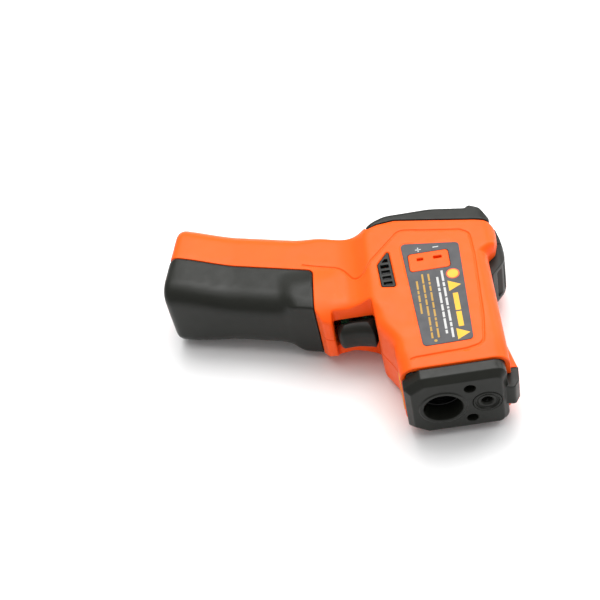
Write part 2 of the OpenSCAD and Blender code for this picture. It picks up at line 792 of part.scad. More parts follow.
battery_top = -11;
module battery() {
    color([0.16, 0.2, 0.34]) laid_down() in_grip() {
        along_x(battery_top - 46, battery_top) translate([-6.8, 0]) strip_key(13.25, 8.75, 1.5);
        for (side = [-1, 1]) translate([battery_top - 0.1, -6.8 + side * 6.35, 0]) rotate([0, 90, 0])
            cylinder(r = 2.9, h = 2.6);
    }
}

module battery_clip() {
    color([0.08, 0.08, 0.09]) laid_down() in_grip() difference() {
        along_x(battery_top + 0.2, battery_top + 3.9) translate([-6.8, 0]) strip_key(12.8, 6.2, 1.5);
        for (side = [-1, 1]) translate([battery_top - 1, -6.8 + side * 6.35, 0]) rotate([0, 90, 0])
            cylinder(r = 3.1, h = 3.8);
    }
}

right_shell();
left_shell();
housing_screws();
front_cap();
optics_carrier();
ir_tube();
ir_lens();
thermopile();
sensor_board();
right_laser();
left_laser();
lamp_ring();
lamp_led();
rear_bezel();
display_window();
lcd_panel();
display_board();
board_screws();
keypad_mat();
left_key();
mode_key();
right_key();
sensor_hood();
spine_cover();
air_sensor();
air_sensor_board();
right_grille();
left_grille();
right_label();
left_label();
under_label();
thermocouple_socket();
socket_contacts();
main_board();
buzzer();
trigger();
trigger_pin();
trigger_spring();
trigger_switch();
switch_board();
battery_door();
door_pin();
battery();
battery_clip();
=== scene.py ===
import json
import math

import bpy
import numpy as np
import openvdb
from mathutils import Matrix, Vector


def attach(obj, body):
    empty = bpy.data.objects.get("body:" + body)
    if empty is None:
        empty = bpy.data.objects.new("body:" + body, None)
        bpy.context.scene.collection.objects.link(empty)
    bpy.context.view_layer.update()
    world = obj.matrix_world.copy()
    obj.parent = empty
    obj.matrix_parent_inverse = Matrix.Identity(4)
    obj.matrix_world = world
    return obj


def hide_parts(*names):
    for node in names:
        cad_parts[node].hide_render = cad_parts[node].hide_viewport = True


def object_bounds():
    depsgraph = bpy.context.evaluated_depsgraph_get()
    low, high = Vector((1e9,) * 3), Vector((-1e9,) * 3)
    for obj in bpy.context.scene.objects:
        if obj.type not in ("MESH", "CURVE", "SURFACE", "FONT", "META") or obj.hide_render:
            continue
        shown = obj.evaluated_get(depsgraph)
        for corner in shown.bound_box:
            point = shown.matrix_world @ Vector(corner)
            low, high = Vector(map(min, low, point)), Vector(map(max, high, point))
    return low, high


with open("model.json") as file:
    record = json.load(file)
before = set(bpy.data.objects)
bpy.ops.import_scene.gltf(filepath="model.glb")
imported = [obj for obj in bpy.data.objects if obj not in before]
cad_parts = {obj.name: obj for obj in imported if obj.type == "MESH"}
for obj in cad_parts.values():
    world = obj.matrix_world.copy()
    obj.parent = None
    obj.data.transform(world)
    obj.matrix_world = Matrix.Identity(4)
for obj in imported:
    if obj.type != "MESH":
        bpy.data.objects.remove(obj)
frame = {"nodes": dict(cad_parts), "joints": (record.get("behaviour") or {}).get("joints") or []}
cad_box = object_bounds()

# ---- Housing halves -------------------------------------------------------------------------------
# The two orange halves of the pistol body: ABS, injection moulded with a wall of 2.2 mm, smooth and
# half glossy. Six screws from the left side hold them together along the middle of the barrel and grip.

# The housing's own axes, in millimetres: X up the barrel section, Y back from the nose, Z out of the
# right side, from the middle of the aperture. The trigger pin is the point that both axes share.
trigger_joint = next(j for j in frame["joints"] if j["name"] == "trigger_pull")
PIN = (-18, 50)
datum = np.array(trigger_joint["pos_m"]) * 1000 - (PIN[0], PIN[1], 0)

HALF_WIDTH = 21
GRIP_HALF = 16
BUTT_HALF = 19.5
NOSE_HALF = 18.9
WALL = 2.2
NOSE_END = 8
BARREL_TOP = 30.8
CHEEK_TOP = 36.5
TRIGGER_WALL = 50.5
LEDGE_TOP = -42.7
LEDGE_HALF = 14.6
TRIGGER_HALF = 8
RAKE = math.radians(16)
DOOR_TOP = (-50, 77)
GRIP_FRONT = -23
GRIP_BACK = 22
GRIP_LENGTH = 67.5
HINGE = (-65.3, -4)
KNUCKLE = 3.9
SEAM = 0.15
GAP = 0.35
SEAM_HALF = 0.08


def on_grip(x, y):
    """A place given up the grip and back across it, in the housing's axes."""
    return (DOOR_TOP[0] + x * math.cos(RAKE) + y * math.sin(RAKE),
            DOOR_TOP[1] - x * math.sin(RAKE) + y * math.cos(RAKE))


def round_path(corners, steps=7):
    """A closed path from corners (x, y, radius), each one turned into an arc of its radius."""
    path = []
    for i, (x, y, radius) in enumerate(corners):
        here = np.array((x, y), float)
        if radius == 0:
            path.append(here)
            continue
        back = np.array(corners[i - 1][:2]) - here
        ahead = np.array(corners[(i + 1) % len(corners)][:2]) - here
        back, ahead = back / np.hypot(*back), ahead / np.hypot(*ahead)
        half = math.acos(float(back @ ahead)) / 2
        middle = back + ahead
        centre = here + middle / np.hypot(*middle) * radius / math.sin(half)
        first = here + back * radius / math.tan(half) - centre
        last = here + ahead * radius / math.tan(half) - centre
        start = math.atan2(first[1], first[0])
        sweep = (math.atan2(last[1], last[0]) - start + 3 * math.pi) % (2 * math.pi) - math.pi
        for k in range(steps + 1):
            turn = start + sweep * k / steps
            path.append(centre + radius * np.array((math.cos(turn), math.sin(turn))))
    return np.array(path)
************
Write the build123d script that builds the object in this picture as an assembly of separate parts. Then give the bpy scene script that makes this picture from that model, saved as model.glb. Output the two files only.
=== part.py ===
************
■ What the exercise asks
Within the material above, extract exactly the lines that start at the line containing "obj.parent = empty" and stop after the line containing "low, high = Vector((1e9,)", and only those.

■ Task response
    obj.parent = empty
    obj.matrix_parent_inverse = Matrix.Identity(4)
    obj.matrix_world = world
    return obj


def hide_parts(*names):
    for node in names:
        cad_parts[node].hide_render = cad_parts[node].hide_viewport = True


def object_bounds():
    depsgraph = bpy.context.evaluated_depsgraph_get()
    low, high = Vector((1e9,) * 3), Vector((-1e9,) * 3)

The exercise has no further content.